* [Exercise details] Copy all of the records below verbatim.

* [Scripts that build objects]
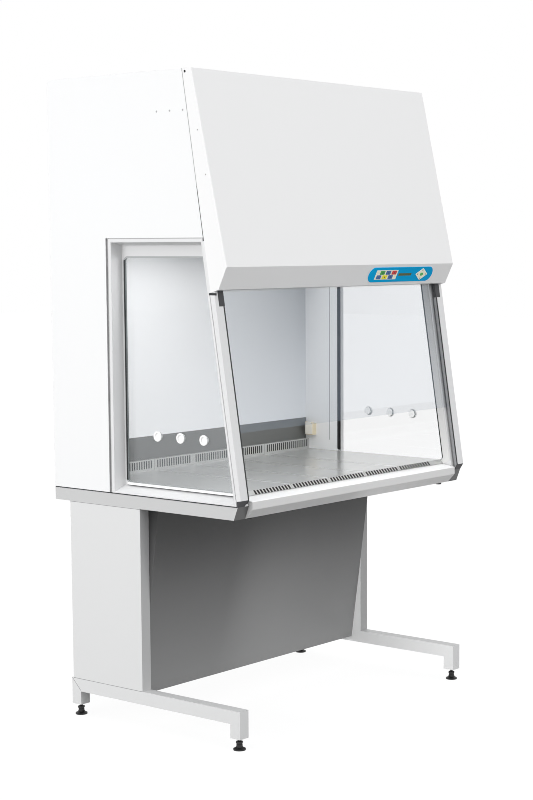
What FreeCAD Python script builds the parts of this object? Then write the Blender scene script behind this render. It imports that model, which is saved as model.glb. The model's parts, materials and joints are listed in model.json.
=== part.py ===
import FreeCAD, Part
import math
import os

# Biological safety cabinet on its own stand, in millimetres.
# X runs to the user's right, Y to the back, Z up. The origin is on the floor,
# in the middle of the footprint, and the user stands on the -Y side.

Vector = FreeCAD.Vector

# Overall sizes
cabinet_width = 1280.0
cabinet_depth = 870.0
cabinet_top = 2222.0
outer_sheet = 2.0
inner_sheet = 1.5
running_gap = 0.3
shaft_gap = 0.05
over = 1.0
panel_fold = 22.0
window_fold = 14.0
hidden_fold = 14.0

# Front plane, in which the sash guides lie
front_lean = 9.0
guide_foot_rise = 22.0
guide_depth = 18.8
seam_gap = 3.0

# Base slab and armrest
slab_bottom = 768.0
slab_height = 44.0
slab_edge_chamfer = 2.0
slab_front_set_back = 14.0
slab_front_taper = 17.0
armrest_end_gap = 1.5
armrest_reach = 60.0
armrest_drop = 10.0
armrest_front_face = 27.0
armrest_top_rise = 8.6
armrest_under_reach = 31.0
armrest_corner = 3.0
latch_radius = 11.0
latch_height = 7.0
latch_inset = 40.0
latch_set_back = 4.0
latch_edge = 2.0

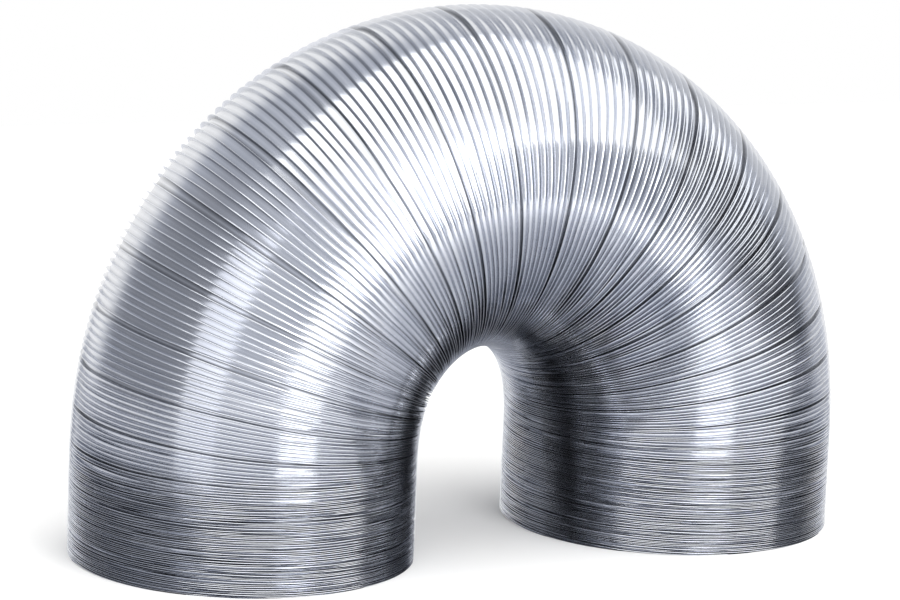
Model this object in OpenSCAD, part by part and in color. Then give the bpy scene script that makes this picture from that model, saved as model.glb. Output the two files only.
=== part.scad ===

* [Expected answer]
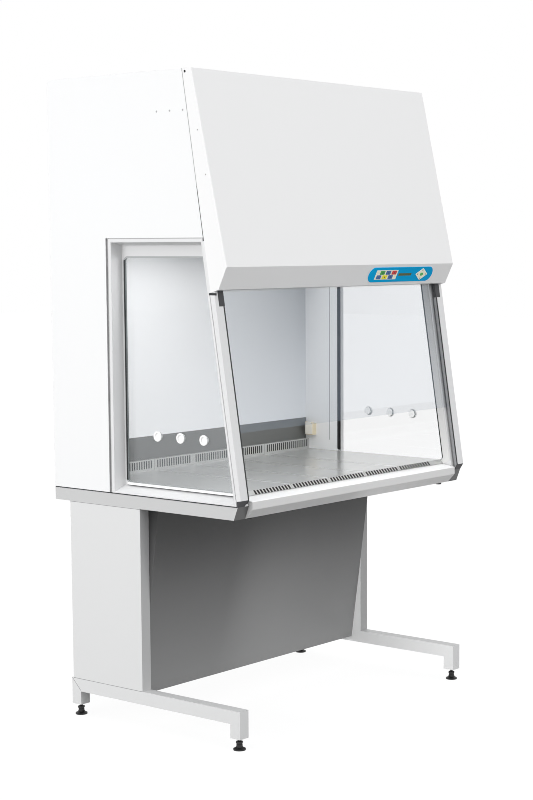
What FreeCAD Python script builds the parts of this object? Then write the Blender scene script behind this render. It imports that model, which is saved as model.glb. The model's parts, materials and joints are listed in model.json.
=== part.py ===
import FreeCAD, Part
import math
import os

# Biological safety cabinet on its own stand, in millimetres.
# X runs to the user's right, Y to the back, Z up. The origin is on the floor,
# in the middle of the footprint, and the user stands on the -Y side.

Vector = FreeCAD.Vector

# Overall sizes
cabinet_width = 1280.0
cabinet_depth = 870.0
cabinet_top = 2222.0
outer_sheet = 2.0
inner_sheet = 1.5
running_gap = 0.3
shaft_gap = 0.05
over = 1.0
panel_fold = 22.0
window_fold = 14.0
hidden_fold = 14.0

# Front plane, in which the sash guides lie
front_lean = 9.0
guide_foot_rise = 22.0
guide_depth = 18.8
seam_gap = 3.0

# Base slab and armrest
slab_bottom = 768.0
slab_height = 44.0
slab_edge_chamfer = 2.0
slab_front_set_back = 14.0
slab_front_taper = 17.0
armrest_end_gap = 1.5
armrest_reach = 60.0
armrest_drop = 10.0
armrest_front_face = 27.0
armrest_top_rise = 8.6
armrest_under_reach = 31.0
armrest_corner = 3.0
latch_radius = 11.0
latch_height = 7.0
latch_inset = 40.0
latch_set_back = 4.0
latch_edge = 2.0

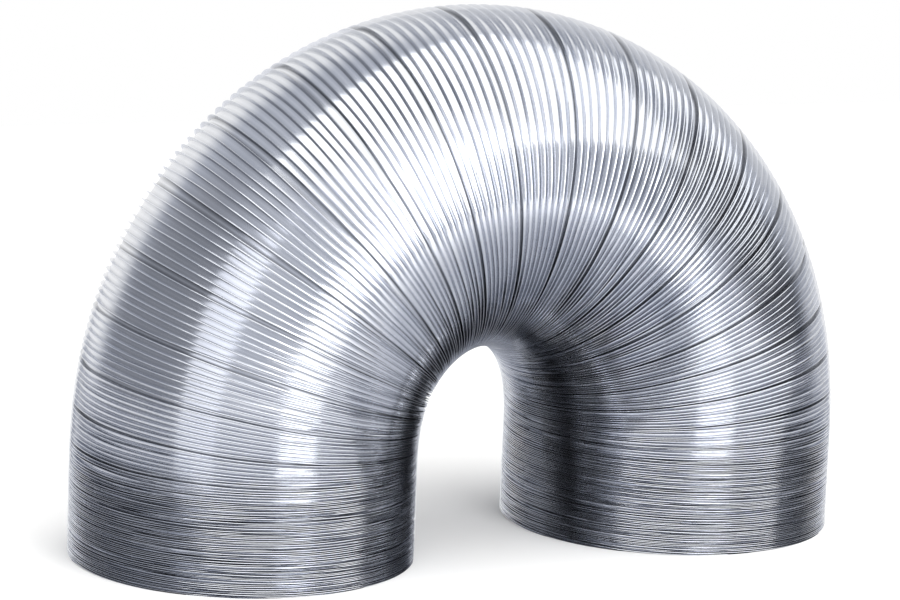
Model this object in OpenSCAD, part by part and in color. Then give the bpy scene script that makes this picture from that model, saved as model.glb. Output the two files only.
=== part.scad ===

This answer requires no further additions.